The hardest part about divorce im finding out  is moments of silence, holidays, birthdays, coming home from a weekend away and no one being home to greet you…. not having that special someone anymore, not having that person to call and tell what just happened so you can vent and feel better. Sure girlfriends are great and I don’t discredit mine at all but loneliness sucks and its been so long since I’ve felt someone hold me with love and kiss me with passion and look at me like the world could disappear and it would be ok as long as I was still standing there. Its hard. I’m doing all I can do within my power to wake up everyday and keep on keeping on, to appreciate every moment of life with my kids and friends, and even try to make the most of my “me” time, sometimes it just takes a song or a memory though to bring you back to a moment where you could have never imagined being at this point years later…  This is the first year w/o him, I’ve survived Christmas, Thanksgiving, New Years, Easter and all of our birthdays… now I just got the 4th, our divorce being final, and our anniversary to go and of course the date it all came to a halt…. I can only hope that the 2nd year is easier. I hope im on the tail end of this bullshit emotional roller coaster ride and good times are soon to come. The funny thing is after all he says I’ve done to him and after all he claims has been my fault he is upset that I don’t want to be his friend…. he is distraught because I don’t want to be buddies! All I can do is shake me head, push that block call and text button on my phone, and continue on. I’m getting there one day at a time, one foot in front of the other. The light is there.

How To Start Over

I don’t really have the answers to the title of this blog, I’m still figuring it out, I’m discovering what not to do quite well though! Going backwards is definitely NOT the answer, trying to make things right when your husband has moved on (but hasn’t let you go) is not the right direction. One would think a nice, attractive, distraction that’s great in the sack would be a good way to move on but its only created mixed emotions and forced walls. I think I was on the right track in between these two situations when I had dedicated myself to a fantastic skin care routine, ritual baths full of amazing ingredients, and a steady gym routine to shed off the unwanted remains of the undesirable weight I have left from the last child! This situation has been the hardest endeavor of my life, letting go of the dreams we had together has been the hardest part of it all and of course there’s all of the first moments our son has had that we haven’t had the joy in experiencing together. I realize that I need to continue to focus on me because I seem to be happiest when I got my routine emphasizing my well being. Every Monday I alternate having my nails done and pedicures/eye brows waxed, Sun, Mon, Fri. I go to the gym, I take my amazing baths 2-4 times a week, and try to hit the hot tub 1-2 times a week. I enjoyed the short period of time when that was my focus, no men to complicate my thoughts, feelings or emotions. I’m not ready for all of that and when I am I’m doing it right, not starting it out as fuck buddies. I really need to start learning from my mistakes of the past otherwise I wont get ahead and I’m not getting any younger! Being a grown up sucks! Time heals all wounds, so its said, it just sucks when time is moving at a snails pace! Hurry the hell up already! The finish line is in my distant sight…. I’m getting there.

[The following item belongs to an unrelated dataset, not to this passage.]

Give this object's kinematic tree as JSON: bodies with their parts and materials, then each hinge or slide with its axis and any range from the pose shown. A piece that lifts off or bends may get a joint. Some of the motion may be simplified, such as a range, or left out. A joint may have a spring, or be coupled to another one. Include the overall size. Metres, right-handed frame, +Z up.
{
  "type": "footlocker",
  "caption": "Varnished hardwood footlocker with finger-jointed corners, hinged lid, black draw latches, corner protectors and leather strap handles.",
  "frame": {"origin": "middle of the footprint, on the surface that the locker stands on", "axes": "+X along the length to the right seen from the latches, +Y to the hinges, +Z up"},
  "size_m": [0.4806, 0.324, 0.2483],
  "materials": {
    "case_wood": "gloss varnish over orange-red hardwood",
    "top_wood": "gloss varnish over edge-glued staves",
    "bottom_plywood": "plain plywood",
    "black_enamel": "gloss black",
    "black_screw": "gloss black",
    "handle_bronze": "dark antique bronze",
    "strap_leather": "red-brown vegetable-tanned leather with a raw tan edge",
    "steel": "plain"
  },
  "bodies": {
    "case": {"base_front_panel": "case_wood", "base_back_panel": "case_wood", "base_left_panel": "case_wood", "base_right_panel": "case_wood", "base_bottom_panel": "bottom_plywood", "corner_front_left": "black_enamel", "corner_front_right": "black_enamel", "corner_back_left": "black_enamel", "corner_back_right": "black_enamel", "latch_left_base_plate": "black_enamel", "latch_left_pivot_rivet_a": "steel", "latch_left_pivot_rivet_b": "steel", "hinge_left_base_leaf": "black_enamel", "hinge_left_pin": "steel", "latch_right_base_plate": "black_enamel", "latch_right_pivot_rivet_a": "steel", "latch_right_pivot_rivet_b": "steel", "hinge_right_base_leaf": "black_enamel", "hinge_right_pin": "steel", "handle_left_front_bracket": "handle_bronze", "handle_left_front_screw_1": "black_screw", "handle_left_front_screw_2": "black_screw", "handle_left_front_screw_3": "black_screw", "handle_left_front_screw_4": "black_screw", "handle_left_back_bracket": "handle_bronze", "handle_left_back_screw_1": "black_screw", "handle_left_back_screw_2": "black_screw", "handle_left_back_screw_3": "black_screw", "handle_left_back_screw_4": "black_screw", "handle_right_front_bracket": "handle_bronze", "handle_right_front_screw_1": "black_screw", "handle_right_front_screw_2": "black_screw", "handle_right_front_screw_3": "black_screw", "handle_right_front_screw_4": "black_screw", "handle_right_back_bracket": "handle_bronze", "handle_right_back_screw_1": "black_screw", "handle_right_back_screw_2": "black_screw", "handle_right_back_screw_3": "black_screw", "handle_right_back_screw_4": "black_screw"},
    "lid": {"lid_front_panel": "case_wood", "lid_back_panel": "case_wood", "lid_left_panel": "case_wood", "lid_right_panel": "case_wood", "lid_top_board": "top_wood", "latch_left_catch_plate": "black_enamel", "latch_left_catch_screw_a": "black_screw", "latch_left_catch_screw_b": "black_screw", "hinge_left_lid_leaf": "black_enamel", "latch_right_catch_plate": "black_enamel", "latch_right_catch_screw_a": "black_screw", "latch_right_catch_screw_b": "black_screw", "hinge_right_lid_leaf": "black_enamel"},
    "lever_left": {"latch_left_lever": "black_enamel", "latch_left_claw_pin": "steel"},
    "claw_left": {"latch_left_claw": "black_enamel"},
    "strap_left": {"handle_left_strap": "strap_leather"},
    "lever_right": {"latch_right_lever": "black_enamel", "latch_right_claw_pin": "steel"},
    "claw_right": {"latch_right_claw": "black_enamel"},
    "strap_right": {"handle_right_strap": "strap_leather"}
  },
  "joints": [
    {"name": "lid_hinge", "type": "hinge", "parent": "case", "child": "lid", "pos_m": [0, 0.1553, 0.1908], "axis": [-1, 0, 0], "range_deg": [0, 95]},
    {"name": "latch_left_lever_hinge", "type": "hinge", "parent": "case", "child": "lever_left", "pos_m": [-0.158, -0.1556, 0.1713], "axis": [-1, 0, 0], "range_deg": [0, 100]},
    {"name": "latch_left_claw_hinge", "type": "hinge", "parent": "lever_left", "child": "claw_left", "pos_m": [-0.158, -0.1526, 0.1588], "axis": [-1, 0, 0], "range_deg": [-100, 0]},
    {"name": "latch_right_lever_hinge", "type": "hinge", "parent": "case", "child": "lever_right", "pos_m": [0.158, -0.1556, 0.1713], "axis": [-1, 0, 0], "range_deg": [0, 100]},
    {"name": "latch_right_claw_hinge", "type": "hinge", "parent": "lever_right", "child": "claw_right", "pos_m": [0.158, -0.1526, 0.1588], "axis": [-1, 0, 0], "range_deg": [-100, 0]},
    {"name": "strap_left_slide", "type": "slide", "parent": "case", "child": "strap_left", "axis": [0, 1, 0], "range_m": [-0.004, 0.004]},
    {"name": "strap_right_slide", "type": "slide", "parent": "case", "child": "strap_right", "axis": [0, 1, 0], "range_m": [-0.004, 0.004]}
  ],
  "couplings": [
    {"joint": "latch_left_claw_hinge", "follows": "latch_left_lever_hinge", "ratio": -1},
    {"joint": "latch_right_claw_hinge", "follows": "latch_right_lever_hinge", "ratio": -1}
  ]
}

Slapped With A Revelation.. Ouch That Hurt!

I sat down tonight to find something inspiring to post to my friends on facebook, little did I know I was going to find something that basically told me all that I didnt do for my husband while we were together. Honestly, I was oblivious to most of my wrongs until I read this and I felt like I was slapped very hard in the face. Here it is for you to read and then I will conclude my thoughts on it.
What Every Person Needs …
What we all need as human beings is really,  just one single person to be absolutely on our side. …
Someone who has faith in us, someone to really love us as we are, no questions asked, without reservations or judgements of any kind;
Just a single person who will always be there to help us, protect us;
To inspire us, applaud us  when we have succeeded in something, no matter how insignificant  it may seem to an outsider; 
Someone who will encourage us  to strive towards the best we can possibly be,  and always, always cheer us on; 
Someone who cannot ever be tempted away by youth, beauty, money, bribes  and will always choose us,  every day, each moment afresh; someone to stand by us when everything falls apart,  who will love us no matter what;
Someone who will never let us down,  never give up on us, never leave us  and who will always, always  be fiercely and actively loving of us  in every way, every day,  until we take our last breath in physicality.
Well, that person is here. 
It is you. 
And now, finally, we can start on the road to be that person  we always knew we should have been – with a little help from our self,  our endlessly loving totality.
I started wondering why I was never all of these things to him, then I started reflecting on my childhood (only because it seems to me that to be this way naturally to someone, one would have to get this in some fashion while growing up or to at least observe it being done by others, which I concluded I never saw nor recieved.) My childhood was full of negativity and witnessing nothing but unhealthy relationships. I try not to blame my issues on my childhood, I would like to think as an adult most of those things are things we can grow from and not blame for our short comings, however I do see how this could be relevent to my lackings in my relationship and I suppose knowing is half the battle right? But then I went on to the next question in my head… Why now? Why did this get brought to my attention after 4 1/2 years of marriage and extreme damage and it the midst of a divorce?? Its like a sick joke. Now that its too late the facts are revealed. Dont get me wrong I am not saying it was all my fault but I always wondered why he looked at me like I was the enemy and now seeing how I responded to all he was doing, going through, and how he was coping, I can see why he thought I was the enemy. This is weighing on my heart heavily tonight. Now that I know this is how I am, now I have to figure out how to change it. Thats going to be the hard part.